● **Modeling code records**:
_ _ _
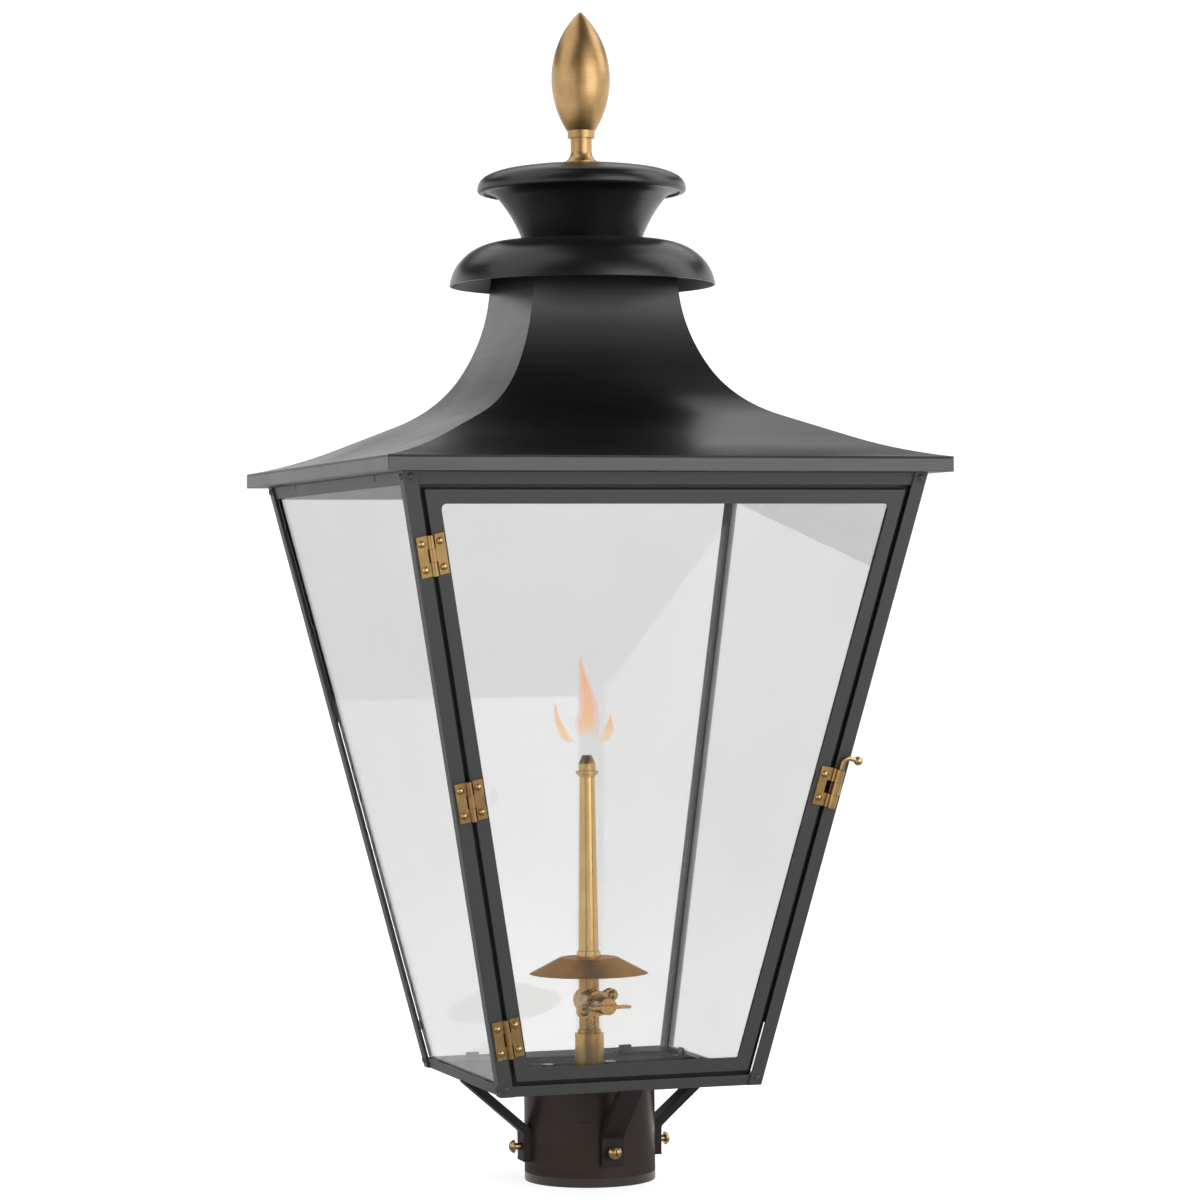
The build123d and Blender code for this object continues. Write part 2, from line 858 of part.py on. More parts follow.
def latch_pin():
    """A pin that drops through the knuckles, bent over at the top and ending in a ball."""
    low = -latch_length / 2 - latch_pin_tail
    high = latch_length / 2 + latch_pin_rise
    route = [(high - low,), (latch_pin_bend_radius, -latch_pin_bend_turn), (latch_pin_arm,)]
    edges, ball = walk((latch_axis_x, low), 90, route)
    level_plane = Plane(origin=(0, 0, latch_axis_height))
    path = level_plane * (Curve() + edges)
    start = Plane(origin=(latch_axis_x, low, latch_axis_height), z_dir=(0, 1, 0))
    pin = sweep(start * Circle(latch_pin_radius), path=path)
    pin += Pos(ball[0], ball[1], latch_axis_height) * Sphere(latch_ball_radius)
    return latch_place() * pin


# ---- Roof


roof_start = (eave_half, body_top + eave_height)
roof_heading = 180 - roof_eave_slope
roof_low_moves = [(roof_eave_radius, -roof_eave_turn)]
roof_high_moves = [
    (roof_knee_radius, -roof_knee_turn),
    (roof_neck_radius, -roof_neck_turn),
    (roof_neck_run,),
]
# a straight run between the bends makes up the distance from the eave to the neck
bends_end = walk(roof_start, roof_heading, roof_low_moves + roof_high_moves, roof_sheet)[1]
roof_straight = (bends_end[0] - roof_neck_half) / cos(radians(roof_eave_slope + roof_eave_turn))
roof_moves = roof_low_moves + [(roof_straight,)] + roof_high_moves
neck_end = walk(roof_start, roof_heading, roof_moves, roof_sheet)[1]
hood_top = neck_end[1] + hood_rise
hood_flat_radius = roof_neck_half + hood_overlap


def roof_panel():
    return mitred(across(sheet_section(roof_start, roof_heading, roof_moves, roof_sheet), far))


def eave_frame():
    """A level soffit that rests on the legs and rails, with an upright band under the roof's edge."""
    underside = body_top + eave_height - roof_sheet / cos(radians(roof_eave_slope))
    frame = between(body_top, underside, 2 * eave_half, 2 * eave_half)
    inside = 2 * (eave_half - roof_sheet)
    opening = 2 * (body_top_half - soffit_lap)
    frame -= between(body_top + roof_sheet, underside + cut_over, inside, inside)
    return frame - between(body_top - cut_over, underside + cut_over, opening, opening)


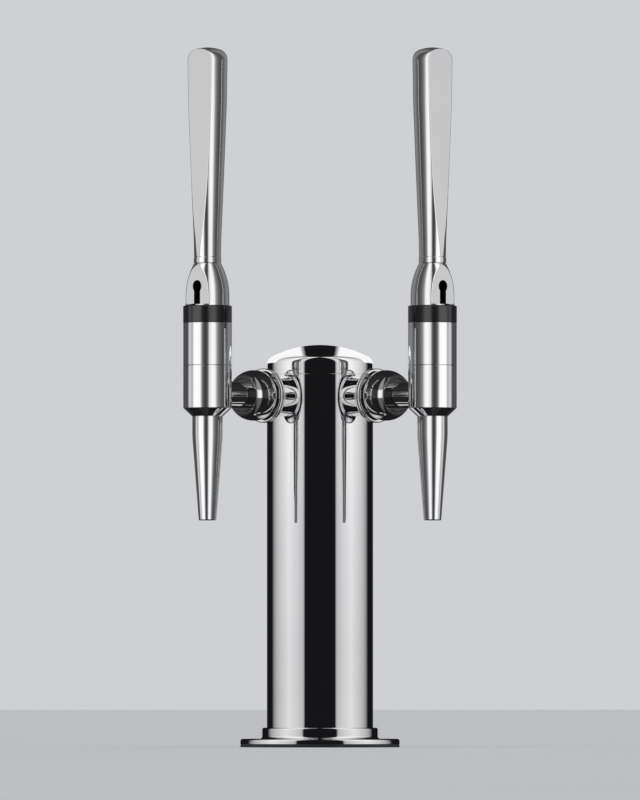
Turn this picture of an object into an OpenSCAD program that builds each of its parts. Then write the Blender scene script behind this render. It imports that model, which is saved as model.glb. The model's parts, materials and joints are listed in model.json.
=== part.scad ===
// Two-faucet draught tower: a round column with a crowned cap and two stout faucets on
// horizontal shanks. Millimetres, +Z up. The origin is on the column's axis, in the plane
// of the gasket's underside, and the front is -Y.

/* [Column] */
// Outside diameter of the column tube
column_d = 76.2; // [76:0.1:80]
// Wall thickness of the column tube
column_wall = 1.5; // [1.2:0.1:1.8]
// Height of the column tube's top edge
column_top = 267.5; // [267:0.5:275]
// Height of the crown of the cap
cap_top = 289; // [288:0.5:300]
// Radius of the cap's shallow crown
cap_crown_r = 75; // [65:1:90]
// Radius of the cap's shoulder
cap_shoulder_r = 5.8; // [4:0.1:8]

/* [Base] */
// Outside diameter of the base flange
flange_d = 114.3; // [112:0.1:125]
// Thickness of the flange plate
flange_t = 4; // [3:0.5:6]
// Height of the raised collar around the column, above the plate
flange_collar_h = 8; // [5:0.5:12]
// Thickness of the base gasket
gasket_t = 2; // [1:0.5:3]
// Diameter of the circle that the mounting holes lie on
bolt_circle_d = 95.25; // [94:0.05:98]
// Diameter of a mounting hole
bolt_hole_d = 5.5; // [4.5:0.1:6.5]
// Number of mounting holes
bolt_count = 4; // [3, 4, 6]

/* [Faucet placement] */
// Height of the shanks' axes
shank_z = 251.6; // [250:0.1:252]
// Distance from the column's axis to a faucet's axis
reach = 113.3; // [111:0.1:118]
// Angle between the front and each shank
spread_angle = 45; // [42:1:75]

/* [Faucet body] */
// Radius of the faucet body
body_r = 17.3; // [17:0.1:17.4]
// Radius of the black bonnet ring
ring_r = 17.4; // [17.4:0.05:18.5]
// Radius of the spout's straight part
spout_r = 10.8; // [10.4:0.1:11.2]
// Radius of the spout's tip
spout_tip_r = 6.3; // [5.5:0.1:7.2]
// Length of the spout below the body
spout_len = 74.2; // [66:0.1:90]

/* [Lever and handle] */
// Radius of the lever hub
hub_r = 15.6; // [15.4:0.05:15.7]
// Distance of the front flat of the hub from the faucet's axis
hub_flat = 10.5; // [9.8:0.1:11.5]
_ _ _
● **Given request**: Give the complete listing a second time, exactly as it reads.

● **Reply**:
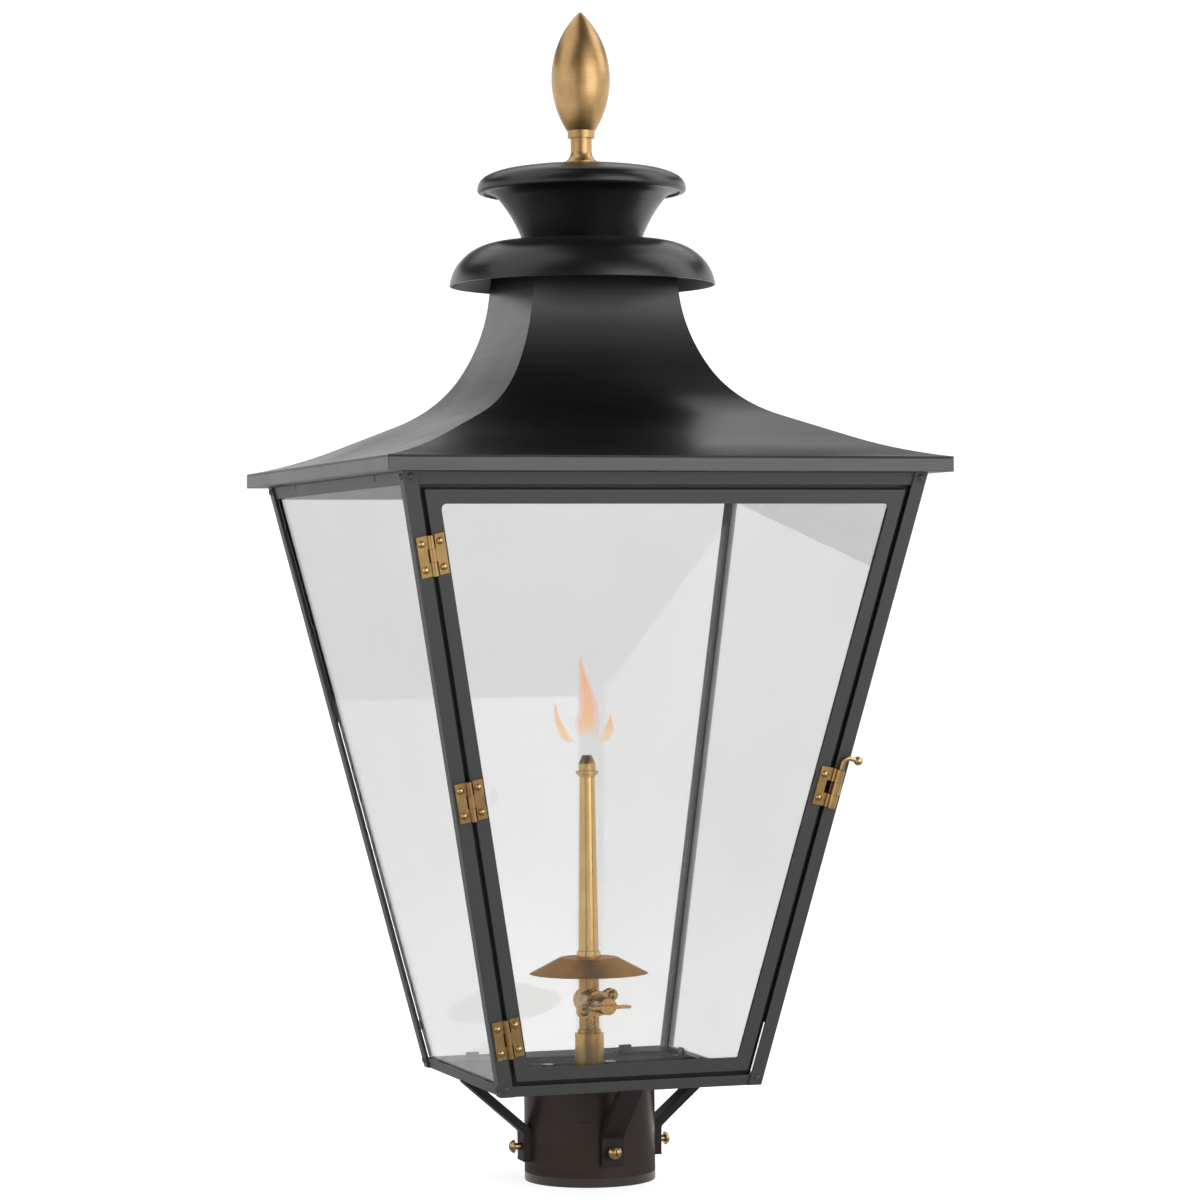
The build123d and Blender code for this object continues. Write part 2, from line 858 of part.py on. More parts follow.
def latch_pin():
    """A pin that drops through the knuckles, bent over at the top and ending in a ball."""
    low = -latch_length / 2 - latch_pin_tail
    high = latch_length / 2 + latch_pin_rise
    route = [(high - low,), (latch_pin_bend_radius, -latch_pin_bend_turn), (latch_pin_arm,)]
    edges, ball = walk((latch_axis_x, low), 90, route)
    level_plane = Plane(origin=(0, 0, latch_axis_height))
    path = level_plane * (Curve() + edges)
    start = Plane(origin=(latch_axis_x, low, latch_axis_height), z_dir=(0, 1, 0))
    pin = sweep(start * Circle(latch_pin_radius), path=path)
    pin += Pos(ball[0], ball[1], latch_axis_height) * Sphere(latch_ball_radius)
    return latch_place() * pin


# ---- Roof


roof_start = (eave_half, body_top + eave_height)
roof_heading = 180 - roof_eave_slope
roof_low_moves = [(roof_eave_radius, -roof_eave_turn)]
roof_high_moves = [
    (roof_knee_radius, -roof_knee_turn),
    (roof_neck_radius, -roof_neck_turn),
    (roof_neck_run,),
]
# a straight run between the bends makes up the distance from the eave to the neck
bends_end = walk(roof_start, roof_heading, roof_low_moves + roof_high_moves, roof_sheet)[1]
roof_straight = (bends_end[0] - roof_neck_half) / cos(radians(roof_eave_slope + roof_eave_turn))
roof_moves = roof_low_moves + [(roof_straight,)] + roof_high_moves
neck_end = walk(roof_start, roof_heading, roof_moves, roof_sheet)[1]
hood_top = neck_end[1] + hood_rise
hood_flat_radius = roof_neck_half + hood_overlap


def roof_panel():
    return mitred(across(sheet_section(roof_start, roof_heading, roof_moves, roof_sheet), far))


def eave_frame():
    """A level soffit that rests on the legs and rails, with an upright band under the roof's edge."""
    underside = body_top + eave_height - roof_sheet / cos(radians(roof_eave_slope))
    frame = between(body_top, underside, 2 * eave_half, 2 * eave_half)
    inside = 2 * (eave_half - roof_sheet)
    opening = 2 * (body_top_half - soffit_lap)
    frame -= between(body_top + roof_sheet, underside + cut_over, inside, inside)
    return frame - between(body_top - cut_over, underside + cut_over, opening, opening)


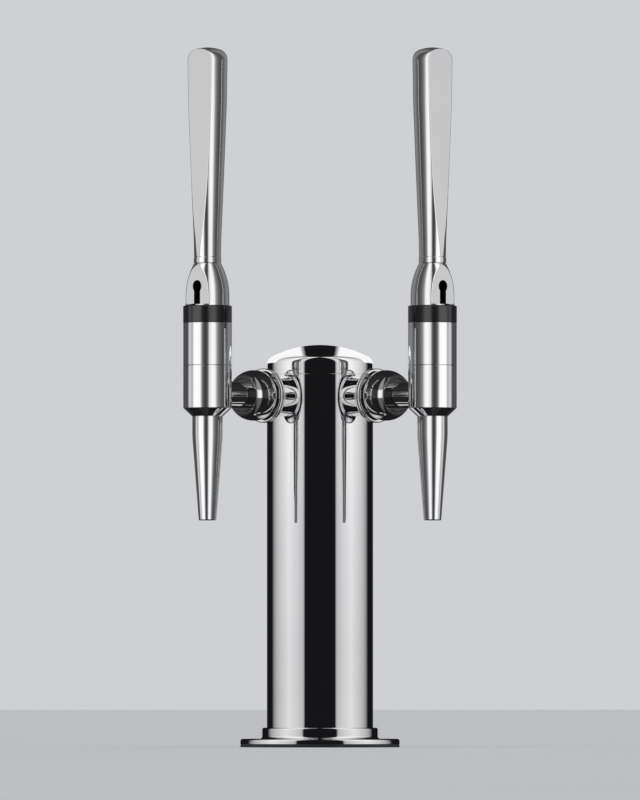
Turn this picture of an object into an OpenSCAD program that builds each of its parts. Then write the Blender scene script behind this render. It imports that model, which is saved as model.glb. The model's parts, materials and joints are listed in model.json.
=== part.scad ===
// Two-faucet draught tower: a round column with a crowned cap and two stout faucets on
// horizontal shanks. Millimetres, +Z up. The origin is on the column's axis, in the plane
// of the gasket's underside, and the front is -Y.

/* [Column] */
// Outside diameter of the column tube
column_d = 76.2; // [76:0.1:80]
// Wall thickness of the column tube
column_wall = 1.5; // [1.2:0.1:1.8]
// Height of the column tube's top edge
column_top = 267.5; // [267:0.5:275]
// Height of the crown of the cap
cap_top = 289; // [288:0.5:300]
// Radius of the cap's shallow crown
cap_crown_r = 75; // [65:1:90]
// Radius of the cap's shoulder
cap_shoulder_r = 5.8; // [4:0.1:8]

/* [Base] */
// Outside diameter of the base flange
flange_d = 114.3; // [112:0.1:125]
// Thickness of the flange plate
flange_t = 4; // [3:0.5:6]
// Height of the raised collar around the column, above the plate
flange_collar_h = 8; // [5:0.5:12]
// Thickness of the base gasket
gasket_t = 2; // [1:0.5:3]
// Diameter of the circle that the mounting holes lie on
bolt_circle_d = 95.25; // [94:0.05:98]
// Diameter of a mounting hole
bolt_hole_d = 5.5; // [4.5:0.1:6.5]
// Number of mounting holes
bolt_count = 4; // [3, 4, 6]

/* [Faucet placement] */
// Height of the shanks' axes
shank_z = 251.6; // [250:0.1:252]
// Distance from the column's axis to a faucet's axis
reach = 113.3; // [111:0.1:118]
// Angle between the front and each shank
spread_angle = 45; // [42:1:75]

/* [Faucet body] */
// Radius of the faucet body
body_r = 17.3; // [17:0.1:17.4]
// Radius of the black bonnet ring
ring_r = 17.4; // [17.4:0.05:18.5]
// Radius of the spout's straight part
spout_r = 10.8; // [10.4:0.1:11.2]
// Radius of the spout's tip
spout_tip_r = 6.3; // [5.5:0.1:7.2]
// Length of the spout below the body
spout_len = 74.2; // [66:0.1:90]

/* [Lever and handle] */
// Radius of the lever hub
hub_r = 15.6; // [15.4:0.05:15.7]
// Distance of the front flat of the hub from the faucet's axis
hub_flat = 10.5; // [9.8:0.1:11.5]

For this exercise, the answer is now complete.